A strong checkout process should keep the original purchase clear while making the upsell easy to accept or skip.

The buyer should also be able to tell whether the upsell changes today's total, starts a recurring charge, or adds a separate product. Clear pricing keeps the upsell from feeling like a surprise after payment.

Why Upsells Matter

Upsells can improve:

  • Average order value.
  • Revenue per visitor.
  • Customer lifetime value.
  • Paid acquisition payback.
  • Product adoption.
  • Customer outcomes, when the upsell adds real value.

This is especially important when traffic is expensive. Increasing order value can make the same ad spend more profitable.

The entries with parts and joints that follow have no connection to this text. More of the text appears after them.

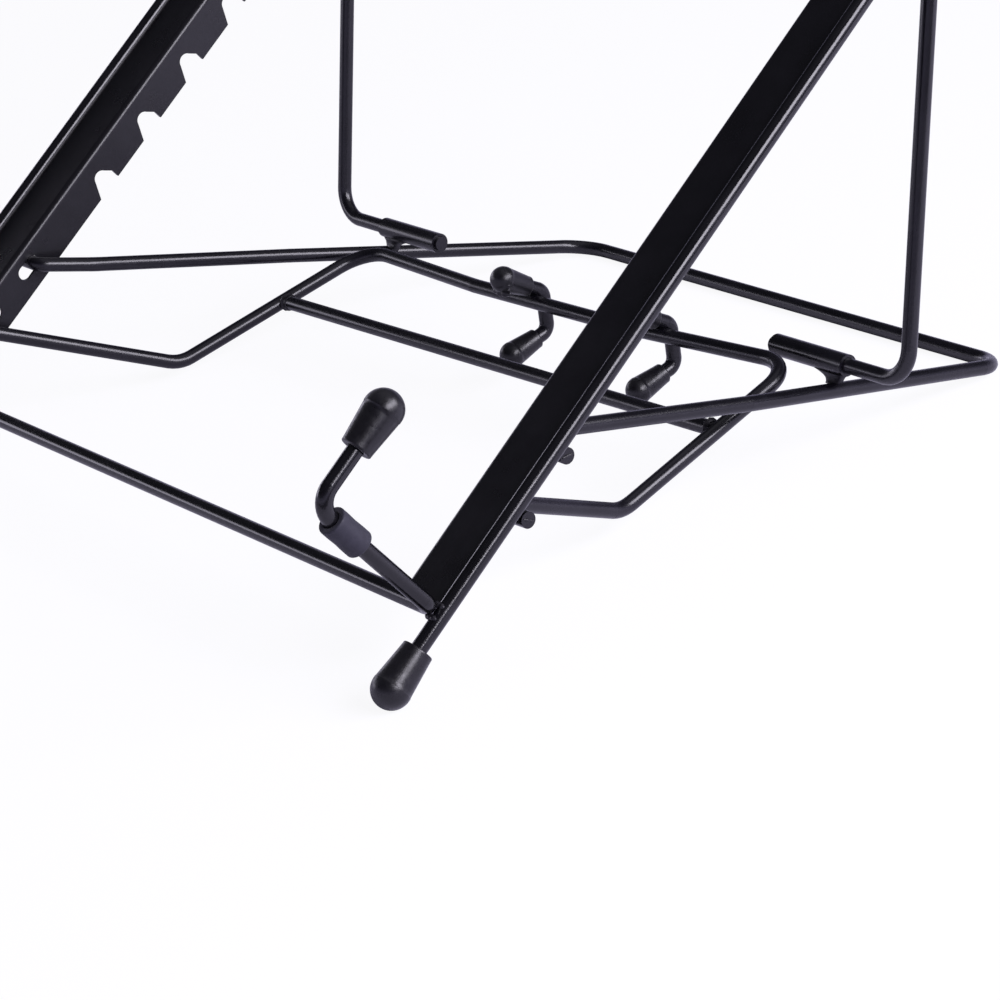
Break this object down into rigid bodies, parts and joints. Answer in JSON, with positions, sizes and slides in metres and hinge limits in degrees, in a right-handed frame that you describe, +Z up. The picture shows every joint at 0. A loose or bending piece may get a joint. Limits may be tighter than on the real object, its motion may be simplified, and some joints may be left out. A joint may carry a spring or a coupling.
{
  "type": "folding wire desk stand",
  "caption": "Folding black wire-frame desk stand: a leaning panel with notched channels, latched by a prop on a base frame, with ledge hooks and a swinging hook frame.",
  "frame": {"origin": "on the table, under the middle of the whole stand's bounding box, with the stand opened at its set lean", "axes": "+X across the stand to its right as seen from the front, +Y from the front ledge to the rear bar, +Z up"},
  "size_m": [0.3588, 0.3276, 0.2496],
  "materials": {
    "black_paint": "satin black powder coat",
    "rubber_cap": "satin moulded rubber",
    "rubber_grip": "matte grey-violet rubber"
  },
  "bodies": {
    "base": {"base_frame": "black_paint", "pivot_sleeve_left": "black_paint", "pivot_sleeve_right": "black_paint", "sleeve_gusset_left": "black_paint", "sleeve_gusset_right": "black_paint"},
    "panel": {"panel_hoop": "black_paint", "ledge_wire": "black_paint", "channel_left": "black_paint", "channel_right": "black_paint", "hook_grip_left": "rubber_grip", "hook_grip_right": "rubber_grip", "hook_cap_left": "rubber_cap", "hook_cap_right": "rubber_cap", "foot_cap_left": "rubber_cap", "foot_cap_right": "rubber_cap"},
    "prop": {"prop_frame": "black_paint"},
    "swing": {"swing_frame": "black_paint", "stretcher": "black_paint", "claw_hook_a": "black_paint", "claw_hook_b": "black_paint", "claw_cap_a_upper": "rubber_cap", "claw_cap_a_lower": "rubber_cap", "claw_cap_b_upper": "rubber_cap", "claw_cap_b_lower": "rubber_cap"}
  },
  "joints": [
    {"name": "panel_fold", "type": "hinge", "parent": "base", "child": "panel", "pos_m": [0, -0.07513, 0.05404], "axis": [1, 0, 0], "range_deg": [-42.5, 0]},
    {"name": "prop_fold", "type": "hinge", "parent": "base", "child": "prop", "pos_m": [0, 0.06594, 0.03073], "axis": [1, 0, 0], "range_deg": [-85.85, 0]},
    {"name": "swing_fold", "type": "hinge", "parent": "panel", "child": "swing", "pos_m": [0, -0.09632, 0.03755], "axis": [0.9997, 0.0192, 0.0149], "range_deg": [0, 38.25]}
  ],
  "couplings": [
    {"joint": "prop_fold", "follows": "panel_fold", "ratio": 2.02},
    {"joint": "swing_fold", "follows": "panel_fold", "ratio": -0.9}
  ]
}
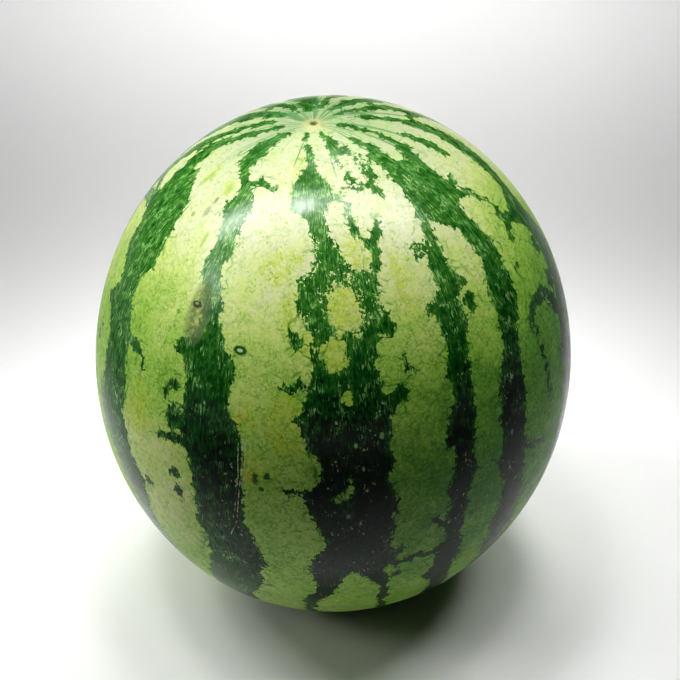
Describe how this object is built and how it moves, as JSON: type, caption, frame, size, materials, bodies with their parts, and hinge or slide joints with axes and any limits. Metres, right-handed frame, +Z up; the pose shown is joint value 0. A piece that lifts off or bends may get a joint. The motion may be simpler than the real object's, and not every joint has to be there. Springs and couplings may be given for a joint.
{
  "type": "watermelon",
  "caption": "Whole round-oval striped watermelon that stands on the small flat spot at its stem end, with its blossom scar on top.",
  "frame": {"origin": "centre of the flat spot that the fruit rests on, on the ground plane", "axes": "+Z up along the body's long axis, from the stem end to the blossom end; -Y towards the front; the growth axis between the two scars leans 3.8 degrees from +Z towards -X"},
  "size_m": [0.2229, 0.2249, 0.2466],
  "materials": {
    "rind": "satin"
  },
  "bodies": {
    "root": {"watermelon": "rind"}
  },
  "joints": []
}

Upsells can also help buyers complete a better version of the original purchase. A template buyer may benefit from a training session. A course buyer may benefit from coaching. A physical-product buyer may benefit from a refill, accessory, or protection plan. The upsell works when the connection is obvious.

Common Mistakes

One mistake is offering an upsell that is unrelated to the buyer's intent. The closer the upsell is to the original purchase, the more natural it feels.

Another mistake is hiding key terms. If the upsell adds a subscription, future payment, or different refund rule, that needs to be clear.

Businesses also overdo the number of upsells. Too many offers can make the buyer feel trapped in a funnel instead of supported through a purchase.

Another mistake is measuring upsells only by immediate revenue. A pushy upsell may raise average order value while increasing refunds, support tickets, or buyer regret. Healthy upsells should improve both revenue and the customer experience.

How to Measure Upsells

Track:

  • Upsell view rate.
  • Upsell acceptance rate.
  • Incremental revenue.
  • Average order value.
  • Refund rate on upsell orders.
  • Support tickets related to upsells.
  • Customer lifetime value.

Do not judge upsells only by acceptance rate. An upsell that converts well but increases refunds may not be healthy.

Segment upsell performance by original offer and traffic source. An upsell may work for warm email buyers but fail for cold paid traffic, or it may perform well after one product and poorly after another. That detail helps keep the offer relevant instead of applying the same upsell everywhere.

Summary

An upsell encourages a buyer to choose a higher-value option, upgrade, add-on, or follow-up purchase. It works best when the offer is relevant, clearly explained, and timed around real buyer intent. Done well, upsells increase revenue while helping customers get more value from the original purchase.